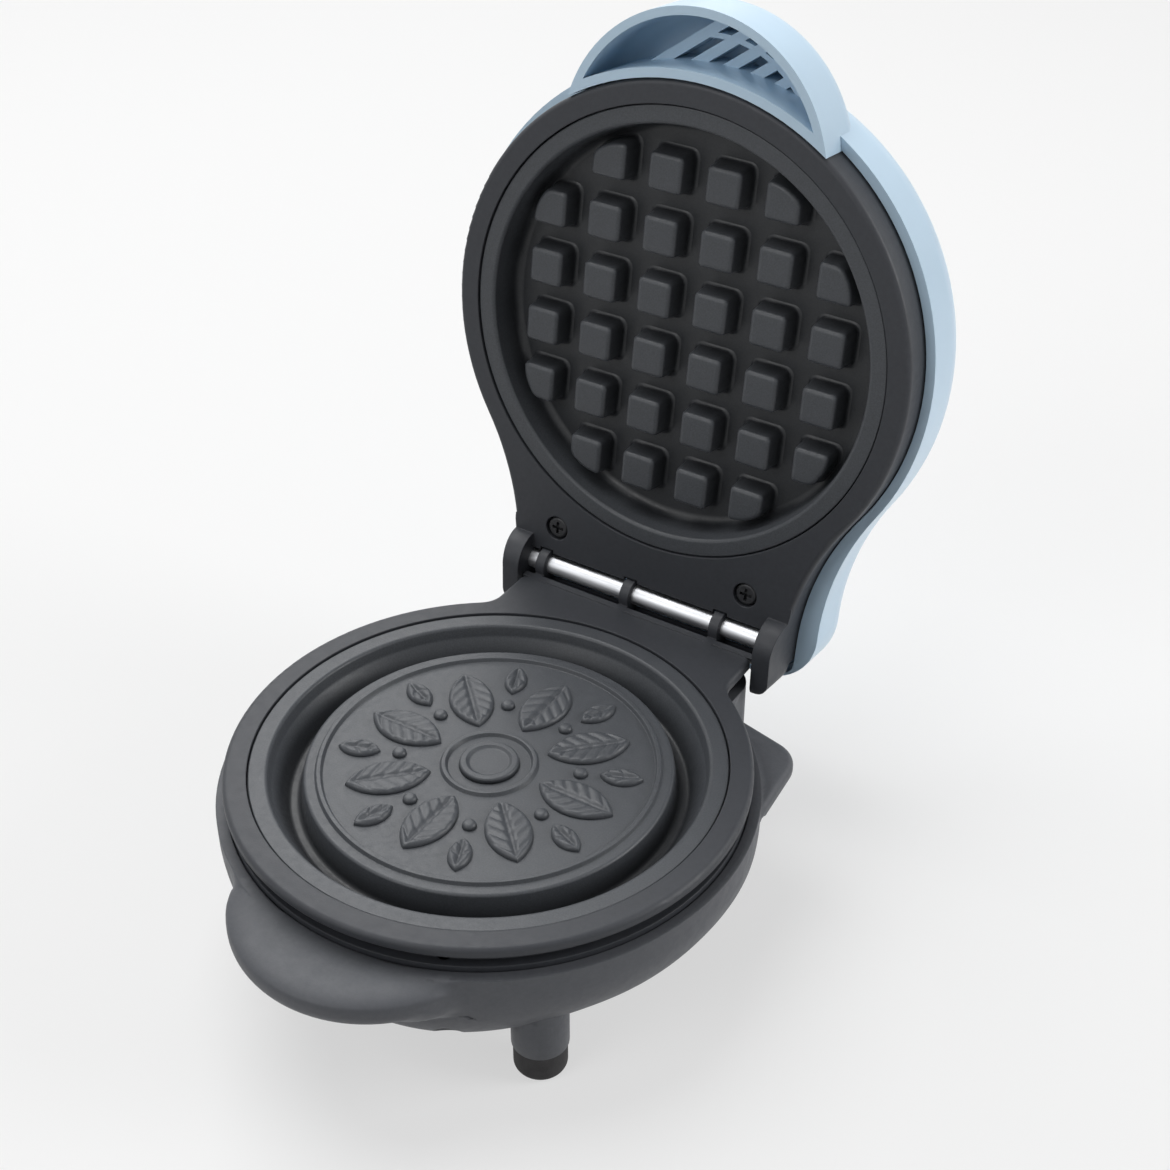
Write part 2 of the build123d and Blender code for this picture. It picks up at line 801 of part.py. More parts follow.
def make_lamp():
    z = lid_top - lid_wall - lens_flange_thickness - lamp_radius
    lamp = Rot(90, 0, 0) * Cylinder(lamp_radius, lamp_length)
    return Pos(*lens_place, z) * fillet(lamp.edges(), lamp_radius * 0.8)


def make_thermostat():
    low = pocket_ceiling - thermostat_height
    body = disc(thermostat_radius, low, pocket_ceiling)
    half_width = thermostat_tab_width / 2
    half_thick = thermostat_tab_thickness / 2
    for side in (-1, 1):
        x = side * thermostat_tab_place
        body += block(x - half_thick, x + half_thick, -half_width, half_width, -thermostat_tab_end, low + 1)
    return body


def make_terminal_block():
    width, depth, height = block_size
    low = floor_height + wall
    return block(-width / 2, width / 2, block_place - depth / 2, block_place + depth / 2, low, low + height)


def wire(points, bend):
    path = FilletPolyline(*points, radius=bend)
    start = Plane(origin=path @ 0, z_dir=path % 0)
    return sweep(start * Circle(wire_radius), path)


def fuse_span():
    """Where the fuse starts and ends along Y, short of the element's ends."""
    end = element_ends()[0][1] - fuse_setback
    return end - fuse_length, end


def base_leads():
    """The wires inside the base, end to end between the block, thermostat, fuse and element."""
    x_end, y_end = element_ends()[0]
    front = block_place - block_size[1] / 2
    pin = parting_height + pin_low
    tab_low = parting_height - thermostat_tab_end
    tab = thermostat_tab_place
    low = floor_height + lead_rise
    high = floor_height + link_rise
    fuse_start, fuse_end = fuse_span()
    live = [(-tab, front, low), (-tab, 0, low), (-tab, 0, tab_low)]
    neutral = [(x_end, front, low), (x_end, y_end, low), (x_end, y_end, pin)]
    link = [(tab, 0, tab_low), (tab, 0, high), (-x_end, fuse_start - link_run, high), (-x_end, fuse_start, high)]
    return {
        "base_lead_live": wire(live, lead_bend),
        "base_lead_neutral": wire(neutral, lead_bend),
        "base_lead_link": wire(link, link_bend),
        "base_lead_fuse": wire([(-x_end, fuse_end, high), (-x_end, y_end, high), (-x_end, y_end, pin)], link_bend),
    }


def make_fuse():
    start, end = fuse_span()
    body = Rot(90, 0, 0) * Cylinder(fuse_radius, end - start)
    return Pos(-element_ends()[0][0], (start + end) / 2, floor_height + link_rise) * body


def lid_leads():
    """Two wires that lie on the element's pins and run to the neck, drawn closed."""
    x_end, y_end = element_ends()[0]
    height = lid_face - pin_low + wire_radius
    bend_y = hinge_y - lid_lead_bend_reach
    end_y = hinge_y - lid_lead_end_reach
    leads = {}
    for name, side in (("lid_lead_left", -1), ("lid_lead_right", 1)):
        x = side * x_end
        run = [(x, y_end - lid_lead_start, height), (x, bend_y, height), (x, end_y, height - lid_lead_fall)]
        leads[name] = wire(run, lid_lead_bend)
    return leads


def as_group(pieces):
    return Compound(children=list(pieces))


def main():
    os.makedirs("parts", exist_ok=True)
    nodes = {
        "base_shell": make_base_shell(),
        "base_trim": make_base_trim(),
        "lower_plate": on_base(make_lower_plate()),
        "lower_element": on_base(make_element()),
        "lower_insulators": on_base(as_group(make_insulators())),
        "lower_terminals": on_base(as_group(make_terminals())),
        "lower_heat_shield": on_base(make_shield(slot=True)),
        "lower_plate_screws": on_base(as_group(plate_screws())),
        "thermostat": on_base(make_thermostat()),
        "thermal_fuse": make_fuse(),
        "terminal_block": make_terminal_block(),
        "base_screws": as_group(base_screws()),
        "hinge_pin": make_pin(),
        "cord_gland": make_gland(),
        "lid_shell": opened(make_lid_shell()),
        "lid_trim": opened(make_lid_trim()),
        "upper_plate": in_lid(make_upper_plate()),
        "upper_element": in_lid(make_element()),
        "upper_insulators": in_lid(as_group(make_insulators())),
        "upper_terminals": in_lid(as_group(make_terminals())),
        "upper_heat_shield": in_lid(make_shield(slot=False)),
        "upper_plate_screws": in_lid(as_group(plate_screws())),
        "lid_screws": opened(as_group(lid_screws())),
        "indicator_lens": opened(make_lens()),
        "indicator_lamp": opened(make_lamp()),
    }
    nodes.update(base_leads())
    nodes.update({name: opened(shape) for name, shape in lid_leads().items()})
    nodes.update({name: foot(x, y) for name, (x, y) in foot_points().items()})
    for name, shape in nodes.items():
        export_step(shape, f"parts/{name}.step")


main()
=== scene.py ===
"""The looks of an open mini waffle maker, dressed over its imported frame.

Blender's objects are in metres. The plates' drawings and the changes to the base's moulding are
worked in millimetres, as in the CAD.
"""

import math

import bmesh
import bpy
from mathutils import Matrix, Vector

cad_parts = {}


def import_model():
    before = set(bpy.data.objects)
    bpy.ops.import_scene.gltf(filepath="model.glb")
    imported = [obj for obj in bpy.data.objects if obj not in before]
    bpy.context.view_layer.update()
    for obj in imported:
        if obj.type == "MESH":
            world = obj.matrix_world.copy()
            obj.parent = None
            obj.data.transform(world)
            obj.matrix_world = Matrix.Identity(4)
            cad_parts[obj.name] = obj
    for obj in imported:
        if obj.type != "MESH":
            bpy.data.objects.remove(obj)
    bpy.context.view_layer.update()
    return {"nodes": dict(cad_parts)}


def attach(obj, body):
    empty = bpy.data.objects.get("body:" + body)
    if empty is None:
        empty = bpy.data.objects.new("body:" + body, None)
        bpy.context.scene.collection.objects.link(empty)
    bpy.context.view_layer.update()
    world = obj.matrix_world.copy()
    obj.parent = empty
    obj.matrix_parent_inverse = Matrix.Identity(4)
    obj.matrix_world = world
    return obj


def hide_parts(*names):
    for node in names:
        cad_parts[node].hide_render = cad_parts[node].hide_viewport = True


MM = 0.001

# Camera, fitted to the photograph
CAMERA_PLACE = Vector((0.20156, -0.27816, 0.33911))
CAMERA_RIGHT = Vector((0.8453, 0.5344, 0.0))
CAMERA_BACK = Vector((0.4340, -0.6864, 0.5835))
CAMERA_LENS = 61.14
CAMERA_SENSOR = 36
CAMERA_NEAR = 0.01

# Light: each lamp's name, place, size and power
WORLD_LIGHT = 0.15
FLOOR_SIZE = 12
FLOOR_COLOUR = (0.74, 0.74, 0.74)
FLOOR_SHARE = 0.56
LAMP_TARGET = (0, 0.02, 0.06)
LAMPS = (
    ("overhead", (-0.45, 0.20, 1.00), 0.9, 9),
    ("right", (1.1, 0.60, 0.60), 0.7, 9),
    ("front", (-0.35, -1.10, 0.95), 0.8, 5),
    ("sheen", (-0.70, 1.05, 0.90), 0.8, 3.5),
)
WHITE_RAYS = ("Is Camera Ray", "Is Glossy Ray", "Is Transmission Ray")

# Finishes, as linear colours
CHARCOAL = (0.040, 0.043, 0.050)
BOWL_GREY = (0.080, 0.084, 0.094)
COATING = (0.060, 0.065, 0.073)
PALE_BLUE = (0.51, 0.67, 0.81)
RUBBER = (0.022, 0.021, 0.022)
STEEL = (0.52, 0.53, 0.55)
SHEET = (0.70, 0.70, 0.71)
DULL_STEEL = (0.42, 0.42, 0.43)
DARK_STEEL = (0.030, 0.031, 0.034)
BISQUE = (0.72, 0.69, 0.61)
SLEEVE = (0.62, 0.60, 0.54)
LENS_RED = (0.55, 0.05, 0.02)
LAMP_GLOW = (0.85, 0.55, 0.40)

# Painted shade: the coat is darkened in the plates' depths, where their recesses fall into shade, by a
# measure in millimetres kept on their meshes
DEPTH = "depth"
PAINTED_SHADE_START = 3.2
PAINTED_SHADE_END = 8.6
PAINTED_SHADE_LEAST = 0.42

# The joint, as in the CAD
PARTING = 45.0
LID_FACE = 45.5
HINGE_Y = 69.5
HINGE_Z = 46.5
OPEN_ANGLE = 97.9

# The castings of both plates, after the CAD: heights are below the plate's face
LIP_RADIUS = 54.3
LIP_RECESS = 0.4
LIP_UNDER = 2.4
WELL_RADIUS = 50.0
WELL_MOUTH = 50.06
WELL_DEPTH = 9.0
WELL_DRAFT = 1.2
WELL_ROUND = 2.2
WALL_RADIUS = 51.2
PLATE_BACK = 11.3
BED_INNER = 28.8
BED_OUTER = 39.2
BED_HEIGHT = 2.6
BED_ROUND = 0.4
ELEMENT_RADIUS = 34.0
GROOVE_RADIUS = 3.4
GROOVE_SINK = 0.6
STUD_ANGLES = (30, 150, 270)
STUD_PLACE = 20.0
STUD_RADIUS = 4.0
STUD_END = 17.5
STUD_SINK = 0.4
PILOT_RADIUS = 1.51
PILOT_SINK = 3.0

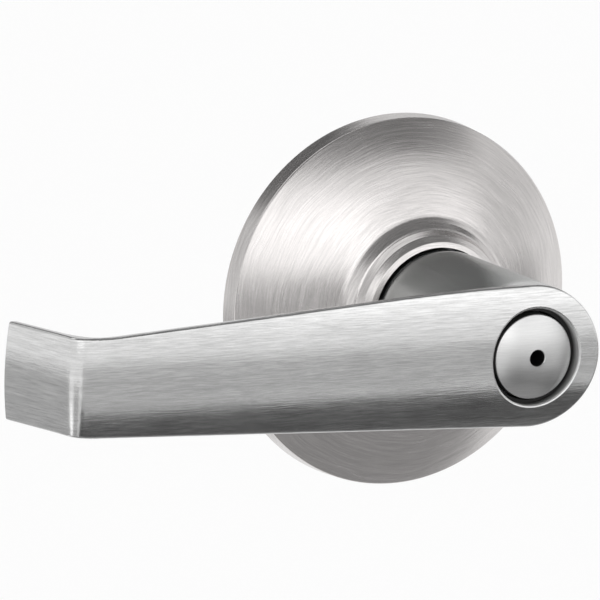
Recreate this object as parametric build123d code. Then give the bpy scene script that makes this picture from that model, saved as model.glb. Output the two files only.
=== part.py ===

* * * * *

▶ _STATED EXERCISE_
Set down, exactly as written, each line of the data from its opening line through the one containing "return Pos(*lens_place, z)". Output nothing more.

▶ _TASK SOLUTION_
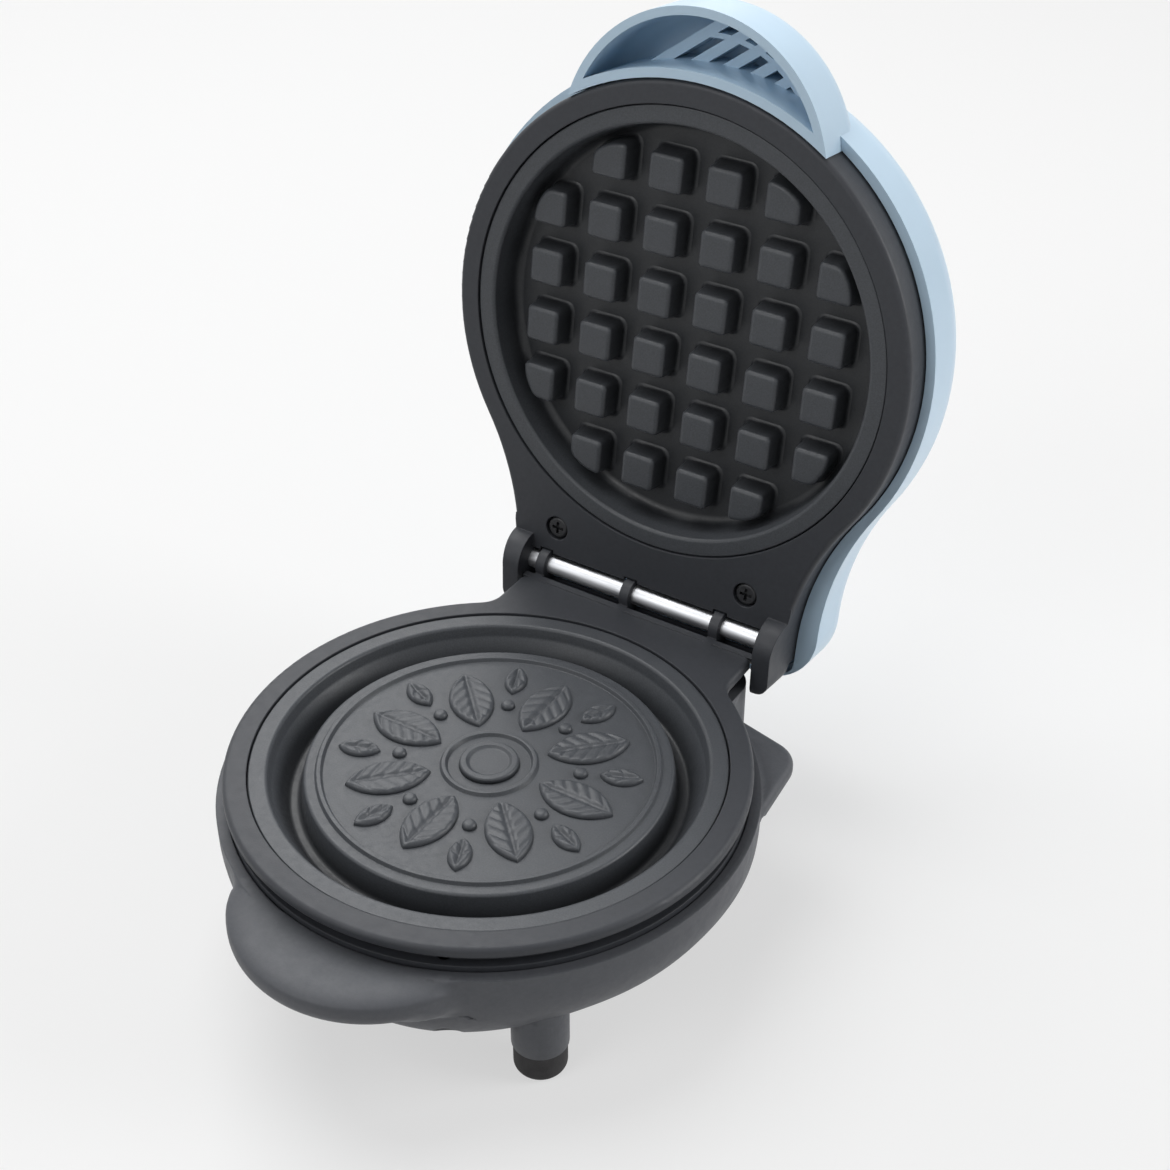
Write part 2 of the build123d and Blender code for this picture. It picks up at line 801 of part.py. More parts follow.
def make_lamp():
    z = lid_top - lid_wall - lens_flange_thickness - lamp_radius
    lamp = Rot(90, 0, 0) * Cylinder(lamp_radius, lamp_length)
    return Pos(*lens_place, z) * fillet(lamp.edges(), lamp_radius * 0.8)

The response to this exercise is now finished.